La Zurda
Para Viajar
Pirca Record – Universal, 2007
Cominciamo dal nome del gruppo: La Zurda, che significa la sinistra, la parte del cuore, quella del sentimento e della passione. Arrivano dall’Argentina ma le loro radici sono italiane. Emanuel, Juan e Leonel sono il perno fisso de La Zurda, band in carriera da dieci anni e che ora lancia il secondo progetto discografico con la Pirca Records.
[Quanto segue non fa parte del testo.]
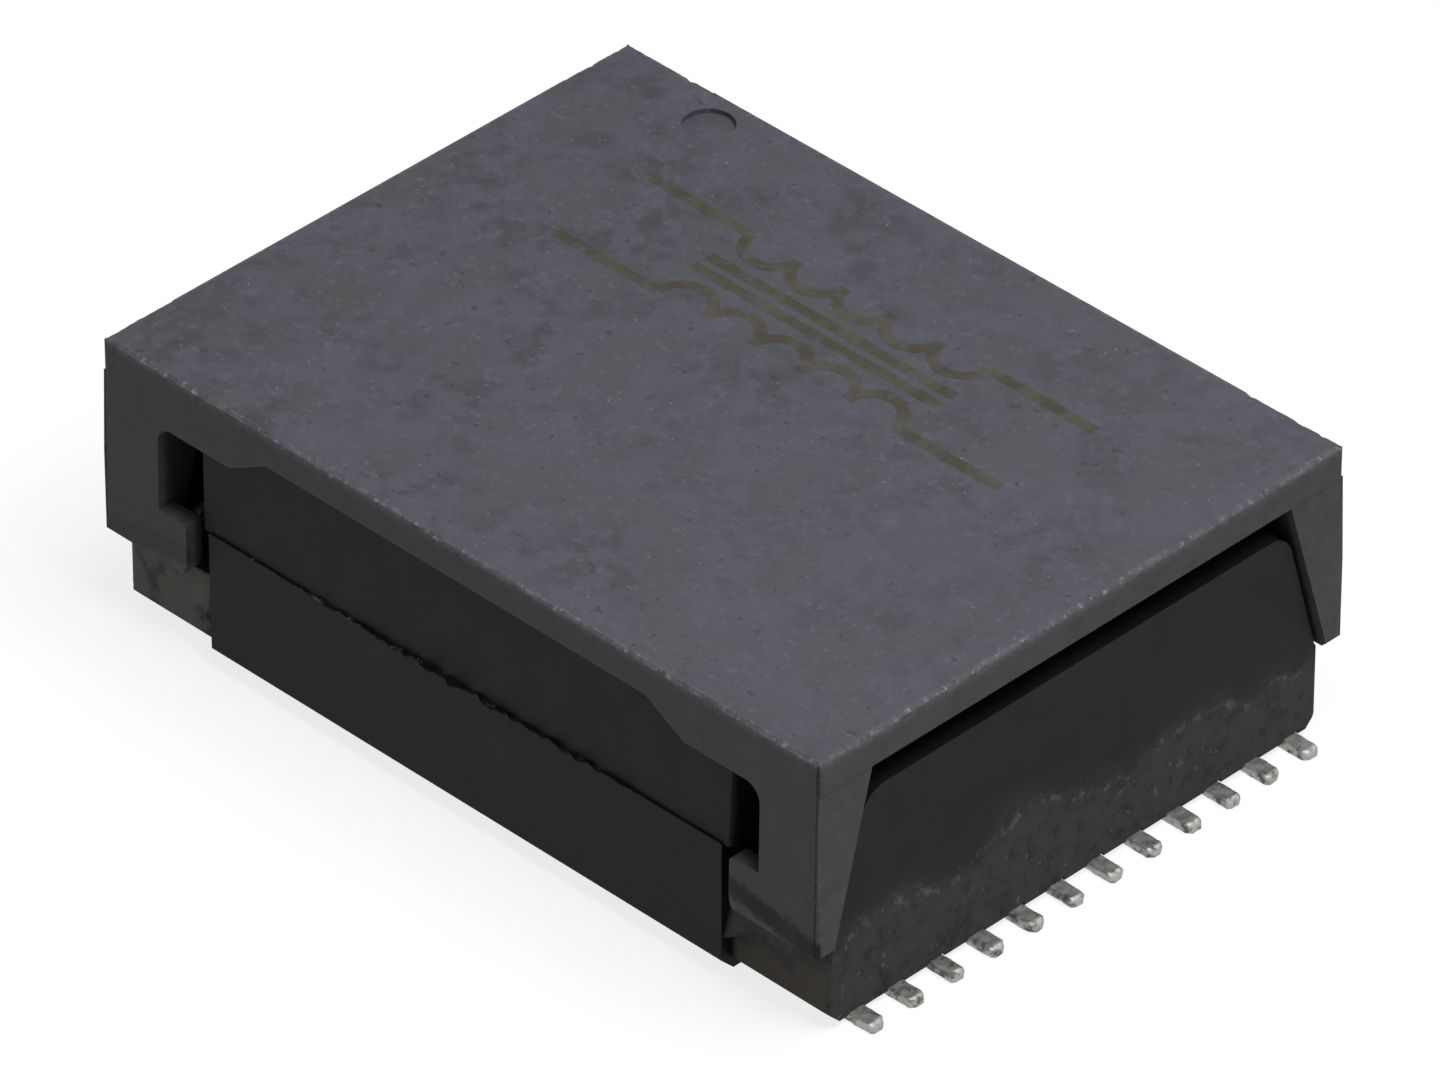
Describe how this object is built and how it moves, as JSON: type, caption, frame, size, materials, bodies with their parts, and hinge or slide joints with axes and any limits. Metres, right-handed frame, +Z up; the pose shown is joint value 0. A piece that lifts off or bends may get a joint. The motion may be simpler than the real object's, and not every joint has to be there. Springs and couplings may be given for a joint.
{
  "type": "surface-mount lan transformer module",
  "caption": "Low flat transformer module with a clip-on plate cover on four corner legs, a black open header, ring coils inside and gull feet along both ends.",
  "frame": {"origin": "centre of the footprint on the soldering plane, under the feet", "axes": "+X along the body from the end with leads 1 to 12 to the end with leads 13 to 24, +Y across the body towards the side with the dimple that marks lead 1, +Z up out of the board"},
  "size_m": [0.019, 0.0134, 0.0062],
  "materials": {
    "cover_moulding": "dark blue-grey moulding with a fine mottled matt skin and frayed pale edges",
    "header_moulding": "black moulding, smooth on the side panels, rougher low on the end walls",
    "tinned_lead": "solder-dipped copper alloy, dull silver with soft dimples",
    "ferrite": "dark grey sintered ferrite",
    "enamelled_wire": "enamelled copper wire",
    "silicone": "cloudy cured silicone"
  },
  "bodies": {
    "root": {"cover": "cover_moulding", "header": "header_moulding", "lead_1": "tinned_lead", "lead_2": "tinned_lead", "lead_3": "tinned_lead", "lead_4": "tinned_lead", "lead_5": "tinned_lead", "lead_6": "tinned_lead", "lead_7": "tinned_lead", "lead_8": "tinned_lead", "lead_9": "tinned_lead", "lead_10": "tinned_lead", "lead_11": "tinned_lead", "lead_12": "tinned_lead", "lead_13": "tinned_lead", "lead_14": "tinned_lead", "lead_15": "tinned_lead", "lead_16": "tinned_lead", "lead_17": "tinned_lead", "lead_18": "tinned_lead", "lead_19": "tinned_lead", "lead_20": "tinned_lead", "lead_21": "tinned_lead", "lead_22": "tinned_lead", "lead_23": "tinned_lead", "lead_24": "tinned_lead", "silicone_bed_1": "silicone", "silicone_bed_2": "silicone", "silicone_bed_3": "silicone", "silicone_bed_4": "silicone", "transformer_core_1": "ferrite", "transformer_core_2": "ferrite", "transformer_core_3": "ferrite", "transformer_core_4": "ferrite", "transformer_winding_1": "enamelled_wire", "transformer_winding_2": "enamelled_wire", "transformer_winding_3": "enamelled_wire", "transformer_winding_4": "enamelled_wire", "choke_core_1": "ferrite", "choke_core_2": "ferrite", "choke_core_3": "ferrite", "choke_core_4": "ferrite", "choke_winding_1": "enamelled_wire", "choke_winding_2": "enamelled_wire", "choke_winding_3": "enamelled_wire", "choke_winding_4": "enamelled_wire", "channel_wires_1": "enamelled_wire", "channel_wires_2": "enamelled_wire", "channel_wires_3": "enamelled_wire", "channel_wires_4": "enamelled_wire"}
  },
  "joints": []
}
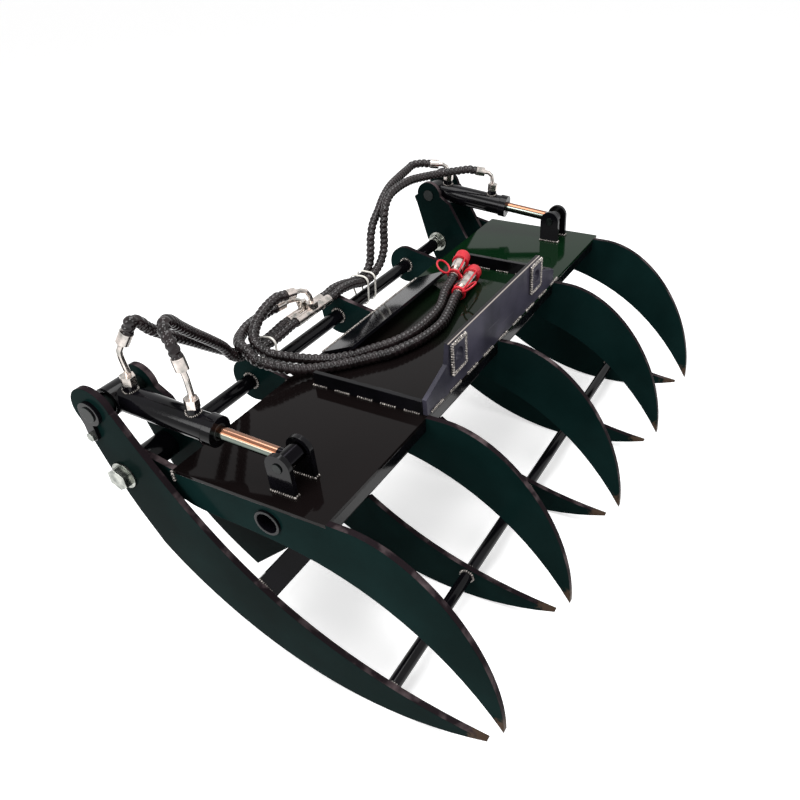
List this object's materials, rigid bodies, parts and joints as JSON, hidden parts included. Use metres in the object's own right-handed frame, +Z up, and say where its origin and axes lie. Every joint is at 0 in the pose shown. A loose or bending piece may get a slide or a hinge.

L’album d’esordio avvenne con l’etichetta dell’Universal/Surco Records con il titolo ‘La Zurda’, una produzione del musicista, compositore e talent scout Gustavo Santaolalla (produttore anche di Juanes).
Para Viajar è un percorso sonoro che parte dalle tradizioni argentine, sonda quelle sudamericane confinanti e approda, dopo lungo navigare, nella modernità dell’Occidente. Infatti, pur essendo cresciuti tra tango, milonga e chacareras, la cifra stilistica de La Zurda è influenzata primariamente dalla scena rock internazionale, ma anche dagli argentini Atahualpa Yupanqui, Fito Paez, Los Fabulosos Cadillacs, in qualche modo si ricollega ai colombiani Carlos Vives (quello di Rock De Mi pueblo) e al già citato Juanes (quello di Mala Gente) sino al guru messicano Carlos Santana. Ma volendo i richiami potrebbero andare oltre, ai Clash a Manu Chao ecc. e allora, esagerando, potremmo dire musica senza frontiere.
Al mio orecchio non troppo abituato a questi sound, risulta un disco in bilico tra etno, rock, hip hop latino e reggae, con qualche sapore italico di troppo – respirato nei vari soggiorni del gruppo lungo lo Stivale – tanto da scivolare in canzoncine scontate, come succede in Me Piacce Tanto o la twisteggiante Sin Luz. Nel complesso si tratta di una buona ‘miscela stilistica’ diluita con abilità in tutta la produzione e magicamente nell’ambito dello stesso brano, passando da melodie dolcificate a sound aggressivi fino al martellante e costante ritmo da “tutti in pista”. Ad un primo ascolto, le tracce adrenaliche preferite risultanoHay Un Lugar, Chan Chan (non quello di Compay Segundo), Que Nos Alcance; quelle capaci di maggiore carica emotiva, la title-track Para Viajar – un canto tropicale contrappuntato dell’acordeón su ritmo latino- poi Los Ultimos una sorta di reggae-countryrock, e la più autentica: La Casita Del Hornero, un tripudio di sonorità andine. Il risultato di tutto questo percorso è un dialogo musicale libero e sanguigno che si svolge tra tradizione e modernità sia negli stili (tango, chacareras, hip hop) che nella strumentazione (charango andino, cajón peruviano, chitarra elettrica, tromba, congas e batteria).
Un disco ricco di suoni, modellati in corso d’opera a tempo di rock, reggae o in ballate latinpop. Unico neo: aver trascurato il ritmo afrolatino. Forse una scelta estetica di campo, più british e meno blackspanish? Una leggerezza? Chissà. Comunque sia, la nuova iniziativa discografica del gruppo arriva con tutti i requisiti giusti (anche i testi delle canzoni stampate nel booklet, cosa intelligente che contraddistingue spesso le produzioni latine) per conquistare il pubblico: un album leggero, piacevole, ritornelli orecchiabili, ballabile, con testi intimistici, dove fanno capolino anche critiche ‘storiche’ (colonizzazione), aspirazioni e speranze per i latinoamericani. Ma tutto calato dentro l’originale atmosfera patchankera de La Zurda, sempre diversa, giovanile, divertente, coinvolgente e travolgente.
Elenco brani: 1.hay un lugar – 2.huaynot – 3.chan chan – 4.para viajar – 5.ensueños – 6.hablo de luz -7. los últimos – 8.despacito – 9. que nos alcance – 10. sin luz – 11. me piacce tanto – 12. la casita del hornero. Durata totale: 42 minuti.